Крейслер, наконец, остановился.
– Я не хотел прерывать вашей странной, шутливой речи, – проговорил аббат. – Но, поверьте, капельмейстер, она только подтвердила лишний раз справедливость моих слов. Я почувствовал и ваше желание уязвить меня, – желание напрасное. Благо мне, что никогда я не верил в химеру любви, витающую в воздухе наподобие бестелесного призрака. Было бы лучше, если б такая любовь не соединялась логически с принципом земного существования! Возможно ли, чтоб вы при таком болезненном, напряженном душевном состоянии… Но довольно об этом! Пора стать лицом к лицу с грозным врагом, который вас преследует. Скажите, во время пребывания вашего в Зигхартсгофе, вы ничего не слышали о некоем несчастном художнике Леонарде Эттлингере?
Услыхав это имя, Крейслер невольно вздрогнул, охваченный внутренним трепетом. Исчезло с его лица выражение шутливой иронии.

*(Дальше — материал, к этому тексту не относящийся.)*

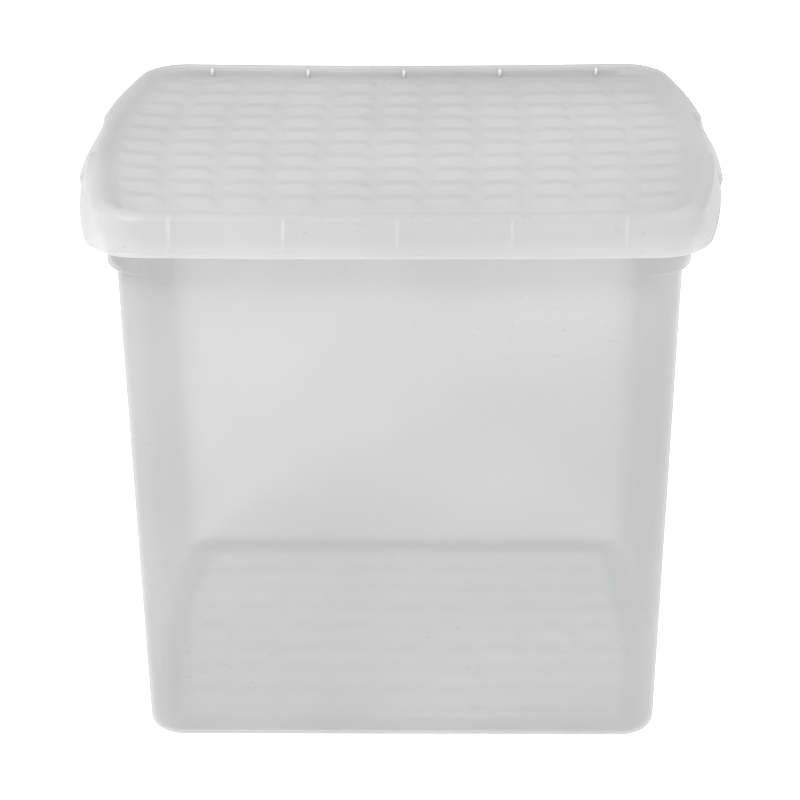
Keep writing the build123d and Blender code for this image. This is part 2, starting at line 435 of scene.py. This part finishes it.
def lid_points(lid, rows):
    """Rings of the lid's shell, with the finger lips pushed out and the whole lid sagged.

    Along a ring the drop is the long side's times out_y^2 plus the short side's times 1 - out_y^2,
    where out_y is the y of the outward direction. A finger lip is a ramp cut into the shoulder that
    runs out past the skirt: its inset is the shoulder's, less (the shoulder's + reach) * (drop /
    lip's drop)^0.75. Its foot is finger_lift higher than the skirt's.
    """
    half_depth = lid.half_depth - rows[:, 0] * MM
    half_width = lid.half_width - rows[:, 1] * MM
    bow = lid.bow * (half_depth / lid.half_depth) ** 2
    radius = lid.corner_radius - 0.75 * rows[:, 0] * MM
    level, out = outline(half_width, half_depth, bow, radius, LID_STEPS)
    to_long = out[..., 1] ** 2
    drop = (rows[:, 2, None] * to_long + rows[:, 3, None] * (1 - to_long)) * MM
    points = np.concatenate((level, (lid.top - drop)[..., None]), axis=-1)

    ends = smooth_step((lid.finger_half + LIP_END / 2 - np.abs(points[..., 1])) / LIP_END)
    skirt = (rows[:, 0] < SKIRT_ROWS)[:, None]
    window = ends * skirt * (np.abs(points[..., 0]) > lid.half_width * SHORT_SIDE)
    lift = lid.finger_lift * smooth_step((drop / lid.skirt_height - 0.5) / 0.5)
    inner = np.arange(len(rows))[:, None] < np.argmax(rows[:, 2])
    face_drop = np.clip(drop - lift - inner * INNER_OFFSET, 0, None)
    lean = lid.skirt_flare * (1 - np.maximum(drop, SHOULDER_DROP) / lid.skirt_height)
    rounded = 1 - np.sqrt(np.clip(1 - (1 - np.clip(face_drop / SHOULDER_DROP, 0, 1)) ** 2, 0, 1))
    share = np.clip(face_drop / (lid.skirt_height - lid.finger_lift), 0, 1)
    ramp = SHOULDER_INSET - (SHOULDER_INSET + lid.finger_reach) * share**0.75
    push = lean + SHOULDER_RUN * rounded - ramp
    points[..., 0] += np.sign(points[..., 0]) * window * push
    points[..., 2] += window * lift
    return sagged(points, lid, 1.0)


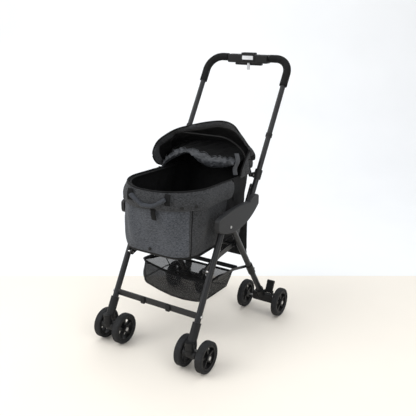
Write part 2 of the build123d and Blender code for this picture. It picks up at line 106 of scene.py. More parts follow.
class Nodes:
    """Short hand for building one material's node tree."""

    def __init__(self, name):
        self.material = bpy.data.materials.new(name)
        self.material.use_nodes = True
        self.tree = self.material.node_tree
        self.shader = self.tree.nodes["Principled BSDF"]
        self.place = self.add("ShaderNodeTexCoord").outputs["Object"]

    def add(self, kind, **values):
        node = self.tree.nodes.new(kind)
        for key, value in values.items():
            setattr(node, key, value)
        return node

    def link(self, source, target):
        self.tree.links.new(source, target)

    def stretched(self, scale):
        mapping = self.add("ShaderNodeMapping")
        mapping.inputs["Scale"].default_value = scale
        self.link(self.place, mapping.inputs["Vector"])
        return mapping.outputs["Vector"]

    def noise(self, scale, detail=3.0, place=None, roughness=0.55):
        node = self.add("ShaderNodeTexNoise")
        node.inputs["Scale"].default_value = scale
        node.inputs["Detail"].default_value = detail
        node.inputs["Roughness"].default_value = roughness
        self.link(place or self.place, node.inputs["Vector"])
        return node.outputs["Fac"]

    def ramp(self, source, stops):
        node = self.add("ShaderNodeValToRGB")
        while len(node.color_ramp.elements) < len(stops):
            node.color_ramp.elements.new(0.5)
        for element, (position, colour) in zip(node.color_ramp.elements, stops):
            element.position = position
            element.color = (*colour, 1)
        self.link(source, node.inputs["Fac"])
        return node.outputs["Color"]

    def maths(self, kind, first, second):
        node = self.add("ShaderNodeMath", operation=kind)
        for socket, value in zip(node.inputs, (first, second)):
            if isinstance(value, (int, float)):
                socket.default_value = value
            else:
                self.link(value, socket)
        return node.outputs["Value"]

    def bump(self, height, strength, distance):
        node = self.add("ShaderNodeBump")
        node.inputs["Strength"].default_value = strength
        node.inputs["Distance"].default_value = distance
        self.link(height, node.inputs["Height"])
        self.link(node.outputs["Normal"], self.shader.inputs["Normal"])

    def set(self, **values):
        for key, value in values.items():
            self.shader.inputs[key.replace("_", " ")].default_value = value

    def colour(self, output):
        self.link(output, self.shader.inputs["Base Color"])

    def roughness(self, source, lowest, highest):
        node = self.add("ShaderNodeMapRange")
        node.inputs["To Min"].default_value = lowest
        node.inputs["To Max"].default_value = highest
        self.link(source, node.inputs["Value"])
        self.link(node.outputs["Result"], self.shader.inputs["Roughness"])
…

– Эттлингер? – проговорил он глухим голосом. – Эттлингер? Какое мне до него дело? Что я имею с ним общего? Никогда я не знал его и, только благодаря игре разгоряченной фантазии, мне показалось однажды, что он говорил со мной из воды.
– Успокойся, успокойся, сын мой, – проговорил мягким голосом аббат, ласково беря Крейслера за руку. – У тебя нет ничего общего с несчастным, который был низвергнут в бездну благодаря страсти, слишком мощно охватившей его. Но ужасная судьба его должна послужить тебе предостережением. Иоганн, сын мой, ты находишься на пути, еще более скользком, чем тот несчастный! Беги, пока еще есть время, беги от гибели! Гедвига… Иоганн! Принцесса окована чарами злого сна, и никто не стряхнет их, кроме человека со свободной здоровой душой! А ты, сын мой?